Dit gaat vooral over technische en economische overwegingen rondom groen gas en waterstof. Dat moet na 2030 een alternatief worden voor aardgas.
Groen gas is aantrekkelijk, omdat dat inwisselbaar is voor aardgas. Het Klimaatakkoord noemt 2 miljard m3 , goed voor ca 70PJ. Eneco denkt aan het opschalen van de kritische vergassingstechniek, die nu als pilot bestaat (Eneco veronderstelt wel vaker technieken als volwassen die nog pilot zijn). Voor groen gas denkt Eneco aan het opschalen van superkritische vergassing (een mooie techniek, zie www.bjmgerard.nl/?p=7771 )
Commentaar mijnerzijds:
Er volgen politieke vragen uit het voorgestelde schema van Eneco.
- Het is wrang dat het nutsbedrijf Eneco, tegen grote publieke weerstand in, verkocht is en dat de nieuwe Japanse eigenaren als een van hun eerste daden van de overheid allerlei prestaties verwachten, zoals subsidies, belastingen, wetgeving en dergelijke.
- De “kritische succesfactoren” zijn vèrstrekkend en Eneco gaat daar wel erg luchtig mee om. Het gaat om meer dan alleen geld en biomassa, maar ook zaken als landschap en ruimte. Die problemen worden bij de overheid gedumpt. Eneco mocht ook wel eens wat meer gaan meedenken, o.a. over de import van groene stroom.
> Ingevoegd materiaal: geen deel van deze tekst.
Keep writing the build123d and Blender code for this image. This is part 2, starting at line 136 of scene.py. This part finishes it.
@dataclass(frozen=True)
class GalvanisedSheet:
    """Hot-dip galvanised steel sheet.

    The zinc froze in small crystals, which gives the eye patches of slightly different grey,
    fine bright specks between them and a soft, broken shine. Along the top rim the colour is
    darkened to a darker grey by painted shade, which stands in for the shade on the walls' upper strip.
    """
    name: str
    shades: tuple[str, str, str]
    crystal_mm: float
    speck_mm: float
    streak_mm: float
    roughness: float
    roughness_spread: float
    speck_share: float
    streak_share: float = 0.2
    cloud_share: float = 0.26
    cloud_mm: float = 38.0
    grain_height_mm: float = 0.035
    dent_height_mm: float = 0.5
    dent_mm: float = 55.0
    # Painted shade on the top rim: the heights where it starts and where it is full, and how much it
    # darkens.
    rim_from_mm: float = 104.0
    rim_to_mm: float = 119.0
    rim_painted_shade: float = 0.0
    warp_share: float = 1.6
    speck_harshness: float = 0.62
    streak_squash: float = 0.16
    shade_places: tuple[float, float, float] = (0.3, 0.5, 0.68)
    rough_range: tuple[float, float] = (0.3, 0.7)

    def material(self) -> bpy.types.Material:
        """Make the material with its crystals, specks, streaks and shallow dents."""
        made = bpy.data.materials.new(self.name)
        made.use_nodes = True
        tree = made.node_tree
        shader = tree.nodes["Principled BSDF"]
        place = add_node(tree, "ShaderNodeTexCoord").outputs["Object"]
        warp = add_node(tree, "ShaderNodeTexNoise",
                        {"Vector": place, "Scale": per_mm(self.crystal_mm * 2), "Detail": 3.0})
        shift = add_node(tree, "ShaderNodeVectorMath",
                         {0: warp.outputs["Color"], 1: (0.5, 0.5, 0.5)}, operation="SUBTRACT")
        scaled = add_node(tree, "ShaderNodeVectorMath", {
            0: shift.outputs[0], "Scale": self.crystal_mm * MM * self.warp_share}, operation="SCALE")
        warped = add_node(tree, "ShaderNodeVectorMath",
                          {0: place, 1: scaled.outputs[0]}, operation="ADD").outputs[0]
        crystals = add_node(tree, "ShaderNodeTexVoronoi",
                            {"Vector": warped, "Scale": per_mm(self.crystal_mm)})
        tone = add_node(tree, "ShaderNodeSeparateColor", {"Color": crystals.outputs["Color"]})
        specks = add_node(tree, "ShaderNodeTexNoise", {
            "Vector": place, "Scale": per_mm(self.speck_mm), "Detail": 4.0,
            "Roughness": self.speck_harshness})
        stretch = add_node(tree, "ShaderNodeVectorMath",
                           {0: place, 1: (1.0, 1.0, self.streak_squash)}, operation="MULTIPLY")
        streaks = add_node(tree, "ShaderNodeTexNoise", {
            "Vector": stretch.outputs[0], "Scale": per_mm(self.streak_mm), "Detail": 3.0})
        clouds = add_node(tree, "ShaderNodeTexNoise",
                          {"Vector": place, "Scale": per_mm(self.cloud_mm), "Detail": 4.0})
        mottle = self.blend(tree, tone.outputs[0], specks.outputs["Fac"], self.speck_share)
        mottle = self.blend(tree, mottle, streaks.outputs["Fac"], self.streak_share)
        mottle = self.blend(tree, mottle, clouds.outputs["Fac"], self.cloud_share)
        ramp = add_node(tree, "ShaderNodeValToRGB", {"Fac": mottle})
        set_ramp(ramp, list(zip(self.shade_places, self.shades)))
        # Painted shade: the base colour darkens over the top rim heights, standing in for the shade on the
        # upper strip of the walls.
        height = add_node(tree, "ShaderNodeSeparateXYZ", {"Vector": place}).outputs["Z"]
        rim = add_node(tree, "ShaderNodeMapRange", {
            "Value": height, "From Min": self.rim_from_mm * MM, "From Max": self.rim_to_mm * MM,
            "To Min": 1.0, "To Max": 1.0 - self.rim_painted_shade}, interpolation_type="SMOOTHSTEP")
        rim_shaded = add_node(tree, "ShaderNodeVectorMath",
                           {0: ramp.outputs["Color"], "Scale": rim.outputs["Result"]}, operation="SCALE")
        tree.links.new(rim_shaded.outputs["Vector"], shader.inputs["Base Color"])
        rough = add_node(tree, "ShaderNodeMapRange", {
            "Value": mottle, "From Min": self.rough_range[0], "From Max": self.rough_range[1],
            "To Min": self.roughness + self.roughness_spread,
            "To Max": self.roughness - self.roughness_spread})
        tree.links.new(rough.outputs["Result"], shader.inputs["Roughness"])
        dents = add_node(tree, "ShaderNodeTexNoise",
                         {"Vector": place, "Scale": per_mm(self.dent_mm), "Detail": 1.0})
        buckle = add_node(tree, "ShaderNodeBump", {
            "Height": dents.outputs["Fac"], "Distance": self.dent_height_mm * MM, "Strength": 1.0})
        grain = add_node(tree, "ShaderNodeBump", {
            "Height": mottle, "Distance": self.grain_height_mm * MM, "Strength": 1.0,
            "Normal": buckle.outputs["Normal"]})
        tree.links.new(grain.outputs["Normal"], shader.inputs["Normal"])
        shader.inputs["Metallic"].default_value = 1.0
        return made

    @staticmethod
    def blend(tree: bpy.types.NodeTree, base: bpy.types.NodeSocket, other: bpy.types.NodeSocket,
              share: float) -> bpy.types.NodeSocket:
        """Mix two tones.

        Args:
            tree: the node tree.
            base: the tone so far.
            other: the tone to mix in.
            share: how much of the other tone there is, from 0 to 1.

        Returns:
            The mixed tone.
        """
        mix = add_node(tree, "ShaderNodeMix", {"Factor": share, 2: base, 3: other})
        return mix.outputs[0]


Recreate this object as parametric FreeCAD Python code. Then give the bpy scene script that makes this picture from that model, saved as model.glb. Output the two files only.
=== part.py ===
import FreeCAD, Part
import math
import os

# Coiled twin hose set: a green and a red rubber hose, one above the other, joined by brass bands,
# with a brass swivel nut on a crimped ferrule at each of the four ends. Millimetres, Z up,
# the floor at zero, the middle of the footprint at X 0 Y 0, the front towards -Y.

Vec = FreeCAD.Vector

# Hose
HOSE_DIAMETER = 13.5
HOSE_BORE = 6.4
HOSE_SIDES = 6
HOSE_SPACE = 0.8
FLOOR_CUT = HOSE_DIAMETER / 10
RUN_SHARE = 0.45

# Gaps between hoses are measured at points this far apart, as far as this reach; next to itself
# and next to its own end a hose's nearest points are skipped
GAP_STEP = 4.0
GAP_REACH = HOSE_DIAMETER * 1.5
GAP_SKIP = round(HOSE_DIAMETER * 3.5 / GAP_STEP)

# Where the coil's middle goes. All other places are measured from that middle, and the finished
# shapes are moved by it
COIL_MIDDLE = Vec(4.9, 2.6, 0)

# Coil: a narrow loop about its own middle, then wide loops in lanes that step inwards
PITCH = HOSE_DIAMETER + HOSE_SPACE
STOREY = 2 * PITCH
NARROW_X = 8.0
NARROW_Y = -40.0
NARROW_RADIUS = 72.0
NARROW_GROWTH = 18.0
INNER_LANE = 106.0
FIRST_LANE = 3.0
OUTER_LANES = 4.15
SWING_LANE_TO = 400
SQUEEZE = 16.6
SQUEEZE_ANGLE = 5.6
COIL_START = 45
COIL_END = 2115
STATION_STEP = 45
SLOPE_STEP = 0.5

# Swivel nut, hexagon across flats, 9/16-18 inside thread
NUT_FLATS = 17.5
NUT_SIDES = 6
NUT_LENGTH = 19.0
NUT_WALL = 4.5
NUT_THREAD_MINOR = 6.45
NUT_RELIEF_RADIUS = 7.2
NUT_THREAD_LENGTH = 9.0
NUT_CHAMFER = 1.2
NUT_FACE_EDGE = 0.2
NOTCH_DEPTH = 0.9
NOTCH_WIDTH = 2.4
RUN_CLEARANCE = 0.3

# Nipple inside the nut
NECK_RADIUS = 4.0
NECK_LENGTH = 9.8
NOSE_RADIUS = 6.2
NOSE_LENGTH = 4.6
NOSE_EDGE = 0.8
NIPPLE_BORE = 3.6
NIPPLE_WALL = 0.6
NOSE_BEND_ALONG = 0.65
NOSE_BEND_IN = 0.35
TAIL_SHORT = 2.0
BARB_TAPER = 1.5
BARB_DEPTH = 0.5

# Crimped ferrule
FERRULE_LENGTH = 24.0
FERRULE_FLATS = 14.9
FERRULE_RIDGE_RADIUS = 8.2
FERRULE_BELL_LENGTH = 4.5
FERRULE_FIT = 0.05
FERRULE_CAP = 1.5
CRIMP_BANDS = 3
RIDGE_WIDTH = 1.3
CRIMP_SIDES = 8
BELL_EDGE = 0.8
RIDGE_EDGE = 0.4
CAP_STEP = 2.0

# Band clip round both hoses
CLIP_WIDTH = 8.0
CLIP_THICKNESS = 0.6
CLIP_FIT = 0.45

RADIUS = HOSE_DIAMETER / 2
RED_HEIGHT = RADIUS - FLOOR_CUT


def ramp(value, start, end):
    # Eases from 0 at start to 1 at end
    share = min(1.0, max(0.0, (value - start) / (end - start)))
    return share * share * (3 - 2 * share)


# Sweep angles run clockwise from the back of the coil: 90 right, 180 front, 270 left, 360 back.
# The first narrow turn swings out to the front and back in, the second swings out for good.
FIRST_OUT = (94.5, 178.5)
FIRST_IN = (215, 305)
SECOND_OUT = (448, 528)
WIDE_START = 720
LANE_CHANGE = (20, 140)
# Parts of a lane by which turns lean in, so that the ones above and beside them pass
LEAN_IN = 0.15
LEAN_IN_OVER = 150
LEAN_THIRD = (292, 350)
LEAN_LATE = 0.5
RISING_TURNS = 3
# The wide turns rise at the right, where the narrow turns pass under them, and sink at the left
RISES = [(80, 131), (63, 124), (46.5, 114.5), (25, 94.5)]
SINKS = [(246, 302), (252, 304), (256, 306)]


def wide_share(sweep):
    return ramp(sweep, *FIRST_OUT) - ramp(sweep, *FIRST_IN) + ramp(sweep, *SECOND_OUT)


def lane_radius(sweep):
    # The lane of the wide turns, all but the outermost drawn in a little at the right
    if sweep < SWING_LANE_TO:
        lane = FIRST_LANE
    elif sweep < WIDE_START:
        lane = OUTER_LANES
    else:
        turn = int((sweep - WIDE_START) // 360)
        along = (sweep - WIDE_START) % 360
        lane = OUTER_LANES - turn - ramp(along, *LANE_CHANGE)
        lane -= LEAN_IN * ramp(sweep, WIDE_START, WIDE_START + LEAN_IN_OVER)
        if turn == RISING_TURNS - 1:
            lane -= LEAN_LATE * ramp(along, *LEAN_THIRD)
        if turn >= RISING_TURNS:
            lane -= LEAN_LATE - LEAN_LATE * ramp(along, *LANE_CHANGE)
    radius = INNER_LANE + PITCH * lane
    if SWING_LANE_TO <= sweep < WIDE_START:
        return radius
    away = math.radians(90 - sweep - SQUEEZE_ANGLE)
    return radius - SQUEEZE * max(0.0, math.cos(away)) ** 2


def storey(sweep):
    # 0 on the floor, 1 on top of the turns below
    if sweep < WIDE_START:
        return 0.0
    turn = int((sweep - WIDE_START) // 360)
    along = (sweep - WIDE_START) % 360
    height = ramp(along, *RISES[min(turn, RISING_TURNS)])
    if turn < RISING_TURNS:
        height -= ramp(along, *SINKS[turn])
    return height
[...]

- En bijvoorbeeld waarom van het windpark op zee Hollandse Kust Noord van 759MW de helft verkocht wordt aan Amazon, die niet eens Europese stroomvretende activiteiten heeft. Het voordeel gaat via GVO-certificaten, dus geheel virtueel. In 2040 kan Amazon trots zeggen dat ze energieneutraal zijn, en kan de rest van Nederland niet meer op de helft van dit windpark terecht. Een soort voorrangsverduurzaming.
- De hele energietransitie is vèrstrekkend en moet ondanks dat plaatsvinden (maar dan niet op de Amazonmanier). De ruimtediscussie ( Grote energie-, klimaat- en bouwopgaven in een beperkte ruimte (PBL) en de energiescenariodiscussie ( Vier scenario’s voor Het energiesysteem van de toekomst ) worden essentieel.